On Fri, Nov 14, 2008 at 7:57 AM, Stephen O'Neill
<[EMAIL PROTECTED]> wrote:
> I see what you're saying, but you need to compare like with like -
> whether cheaper systems in supermarkets represent good value compared to
> traditional retailers is a different discussion.

I agree with this, but surely rather than support folks who are
charging over the market price for machines we should be encouraging
the major players to provide just that - laptops without Vista?

Do I want to pay £400 for a celeron laptop with no OS and 1GB RAM, or
would I rather pay £350 in Tesco for an HP with an Athlon 64-bit
dual-core processor, 2GB RAM and Vista Home Premium and simply wipe
over the OS?  Not a difficult choice for me!
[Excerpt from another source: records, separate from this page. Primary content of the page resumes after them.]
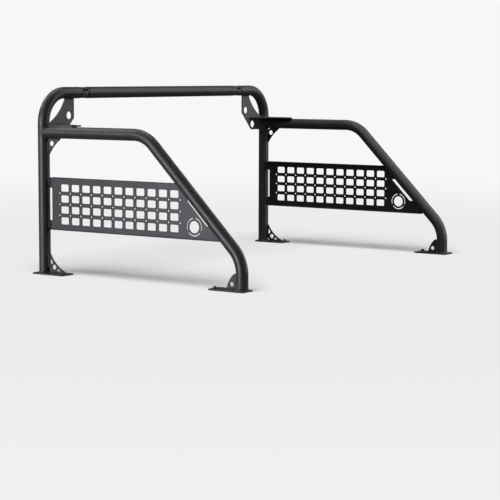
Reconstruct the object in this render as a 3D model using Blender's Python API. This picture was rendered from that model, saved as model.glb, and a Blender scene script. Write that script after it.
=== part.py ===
"""Headache rack for the cargo bed of a utility side-by-side: a tube hoop behind
the cab, two side tubes that run back, down at 45 degrees and onto the bed rails,
gusset plates at the corners, a slotted-grid side panel on each side, and four
bolted base plates.  Metres, +X to the vehicle's right, +Y forward (cab side), +Z up.
The underside of the base plates is z = 0."""
import bpy
import bmesh
import math
from mathutils import Vector
from mathutils.geometry import tessellate_polygon

MM = 0.001
GAP = 0.3 * MM                     # clearance kept between touching pieces

# ---- tube ---------------------------------------------------------------------
TUBE_R = 44.45 / 2 * MM            # 1-3/4 in round tube
TUBE_WALL = 2.4 * MM
TUBE_SEG = 20
HALF_W = 737.5 * MM                # centreline of each side frame from the middle
Y_HOOP = 452.5 * MM                # hoop plane, from the middle of the footprint
HOOP_Z = 678.0 * MM                # crossbar centreline height
HOOP_BEND = 114.3 * MM
SIDE_Z = 532.0 * MM                # side tube centreline height
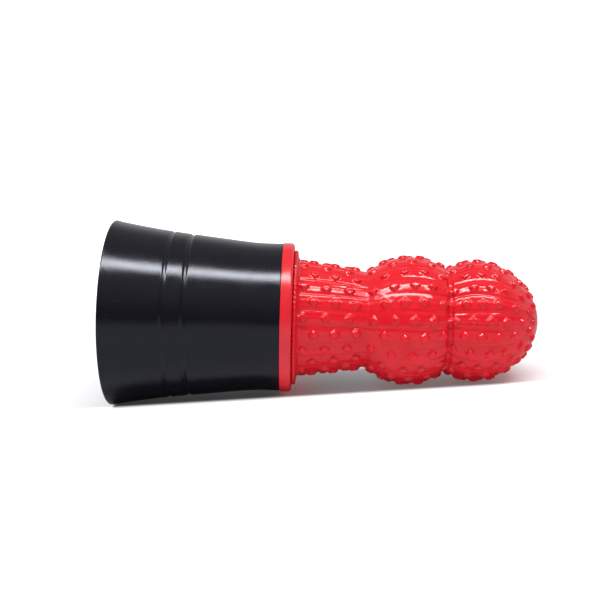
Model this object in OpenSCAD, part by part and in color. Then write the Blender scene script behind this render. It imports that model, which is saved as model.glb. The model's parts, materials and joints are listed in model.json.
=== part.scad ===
// Squeeze-bulb horn, lying on its side: a flared bell with a soft bulb held in its narrow end
// by a screwed collar, and a beating reed inside the bulb.
// Each piece is drawn along its own axis, r across and z from the mouth to the bulb's tip,
// and lying() then lays the whole horn down so that mouth edge and end lobe touch the floor.

/* [Bell] */
// Outside diameter of the mouth
mouth_d = 75; // [73:0.5:78]
// Outside diameter of the narrow end
throat_d = 59.6; // [59:0.2:61]
// Length from the mouth to the collar
bell_len = 68.2; // [66:0.2:72]
// Wall thickness
bell_wall = 2.4; // [2:0.1:2.4]
// Length of the curved flare behind the mouth
flare_len = 30; // [26:1:34]
// Outside diameter at the end of the flare
flare_end_d = 65.8; // [65:0.2:67]
// Distance of the narrower groove from the mouth
groove_front_z = 23.9; // [20:0.1:25]
// Distance of the wider groove from the mouth
groove_rear_z = 31.7; // [30:0.1:36]
// Width of the narrower groove, its rounded shoulders included
groove_front_w = 2.2; // [1.8:0.1:3]
// Width of the wider groove, its rounded shoulders included
groove_rear_w = 2.7; // [2:0.1:3.4]
// Depth of the narrower groove
groove_front_depth = 0.45; // [0.3:0.05:0.9]
// Depth of the wider groove
groove_rear_depth = 0.6; // [0.4:0.05:1]

/* [Collar] */
// Outside diameter of the collar's head
collar_d = 60.2; // [60:0.2:62]
// Thickness of the head
collar_head = 4.5; // [3.5:0.1:6]
// Rounding of the head's outer edge
collar_round = 1.2; // [0.6:0.1:1.6]
// Diameter of the hole that the bulb's neck passes through
collar_bore = 48.6; // [48.4:0.1:49]
// Depth of the screwed spigot in the bell
spigot_len = 5.2; // [4:0.1:6]

/* [Bulb] */
// Length from the mouth to the bulb's tip
horn_len = 172; // [168:1:178]
// Diameter of the bead outside the collar
bead_d = 54.6; // [53:0.2:56]
// Diameter where the root meets the bead
root_d = 48.4; // [47:0.2:48.6]
// Diameter of the valley between root and middle lobe
waist_d = 40.6; // [38:0.2:44]
// Diameter of the middle lobe
lobe_d = 52.8; // [50:0.2:54]
// Diameter of the crease between the lobes
crease_d = 44; // [42:0.2:47]
// Diameter of the end lobe
end_lobe_d = 49.8; // [47:0.2:52]
// Wall thickness, pleats and knobs included
bulb_wall = 3.4; // [2.6:0.1:4]
// Depth of the flat that the horn's weight presses into the soft end lobe where it rests
rest_flat = 0.8; // [0.6:0.1:1.2]

/* [Reed] */
// Outside diameter of the reed tube
shallot_d = 8; // [7:0.2:8.4]
// Length of the reed tube
shallot_len = 44; // [38:1:48]
// Thickness of the tongue
tongue_t = 0.4; // [0.3:0.05:0.5]
// Width of the tongue
tongue_w = 6.4; // [5.6:0.2:6.4]
// Gap between the tongue's free end and the reed tube
tongue_gap = 0.9; // [0.5:0.1:1.4]

/* [Plate and screws] */
// Thickness of the reed plate
plate_t = 2.2; // [1.8:0.1:3]
// Thickness of the gasket under it
gasket_t = 1; // [0.6:0.1:1.4]
// Number of screws
screw_count = 3; // [3:1:4]
// Radius of the circle that the screws stand on
screw_circle_r = 17.6; // [17:0.1:18]

/* [Hidden] */
$fn = 96;

// Clearances
gap = 0.1;
soft_gap = 0.3;
thread_gap = 0.08;
push_gap = 0.04;

// Bell
mouth_r = mouth_d / 2;
throat_r = throat_d / 2;
flare_end_r = flare_end_d / 2;
lip_round = 0.7;
cone_slope = 0.11;
shoulder_start_z = bell_len - 15;
shoulder_len = 2 * (cone_r(shoulder_start_z) - throat_r) / cone_slope;
thread_r = throat_r - bell_wall;

// Stack inside the narrow end, from the ledge up
ledge_t = 2.4;
ledge_bore_r = 14;
flange_t = 2.3;
flange_top_z = bell_len - spigot_len - gap / 2;
flange_z = flange_top_z - flange_t;
plate_top_z = flange_z - gap;
plate_z = plate_top_z - plate_t;
ledge_top_z = plate_z - gasket_t;
ledge_z = ledge_top_z - ledge_t;
ledge_skirt = 9;
plate_r = thread_r - 0.5;
boss_r = 3.3;
boss_len = 5;

// Screws
pilot_r = 1.25;
shank_r = 1.2;
clear_r = 1.6;
head_r = 2.8;
head_h = 1.8;
recess_w = 0.8;
recess_depth = 1;

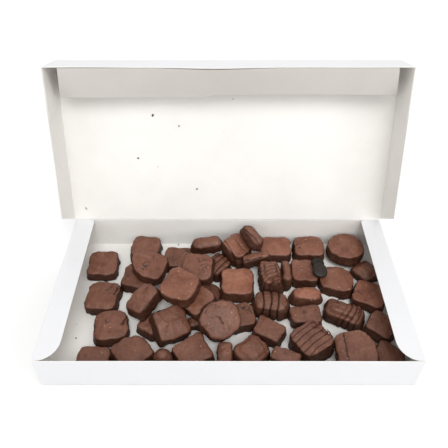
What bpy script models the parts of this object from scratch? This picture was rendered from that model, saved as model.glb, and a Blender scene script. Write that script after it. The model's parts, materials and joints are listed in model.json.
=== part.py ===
"""A wide, shallow carton of folded white board, its lid open, holding a heap of chocolate
coated brownies, cookies and fingers.

Metres, +Z up.  The origin is the middle of the tray's underside, +X runs along the long
side and -Y faces the person who opens the box.  The lid turns on the crease along the top
of the tray's back wall, and the flap inside the lid's front wall turns on its own crease.
"""

from math import cos, radians, sin

import bmesh
import bpy
from mathutils import Matrix, Vector, noise
from mathutils.bvhtree import BVHTree

MM = 0.001

# Board and tray
BOARD = 0.7 * MM            # thickness of the folded board
TRAY_LENGTH = 338 * MM
TRAY_DEPTH = 172 * MM
TRAY_HEIGHT = 40 * MM
FOLD = 0.8 * MM             # rounding of a folded outer edge
DUST_FLAP = 21 * MM         # width of the flaps folded in over the tray's ends
DUST_FLAP_FRONT = 19 * MM   # radius of a dust flap's front corner
DUST_FLAP_BACK = 4 * MM     # radius of its back corner

# Lid, described as it lies when shut and measured from its hinge
LID_OPEN = radians(108)     # how far the lid stands open
SIDE_PLAY = 1.0 * MM        # from the tray's end to the lid's side wall
FRONT_PLAY = 2.5 * MM       # from the tray's front to the lid's outer front face
LID_LIFT = 0.4 * MM         # from the tray's rim to the underside of the lid
HINGE_GAP = 0.5 * MM        # from the hinge's axis to the edge of the lid's panel
LID_WALL = 40.5 * MM        # full height of the lid's walls
SIDE_CUT = 20 * MM          # how far the side walls are cut back at the hinge end
GLUE_TAB = 50 * MM          # length of the tabs glued inside the lid's front corners
TAB_SLANT = 7 * MM
TAB_BOARD = 0.5 * MM

# The flap inside the lid's front wall
FLAP_BOARD = 0.6 * MM
FLAP_PLAY = 0.2 * MM        # from the flap, lying flat, to the wall
FLAP_OPEN = radians(56)     # how far the flap springs away from the wall
FLAP_LONG = 38 * MM         # height of its left half
FLAP_SHORT = 34.5 * MM      # height of its right half
FLAP_AT_FOLD = 312 * MM     # length along the crease
FLAP_AT_EDGE = 326 * MM     # length along the free edge
FLAP_SPLIT = -17 * MM       # where the left half ends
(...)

If the EU do allow mis-shapen carrots can we assume that the local
greengrocers will be advertising "Normal shaped carrots - £1.50/kg or
mis-shapen ones £3/kg" before too long?

Why, because we want to challenge the norm, should we be paying
premium prices?  I'm all for "sending the right signals" but I don't
have a lot of money at the moment and would much rather simply get a
laptop with Ubuntu on the cheapest way, and at Tesco that'd be the
Fujitsu Siemens they're offering at £270 with Vista Home Premium which
is approx the same spec as the Celeron that you'd pay £400 for without
an OS at the link that initiated this thread.

I'd rather spend my £130 on something else, rather than "trying to
send signals" to large retailers who will just ignore them anyway!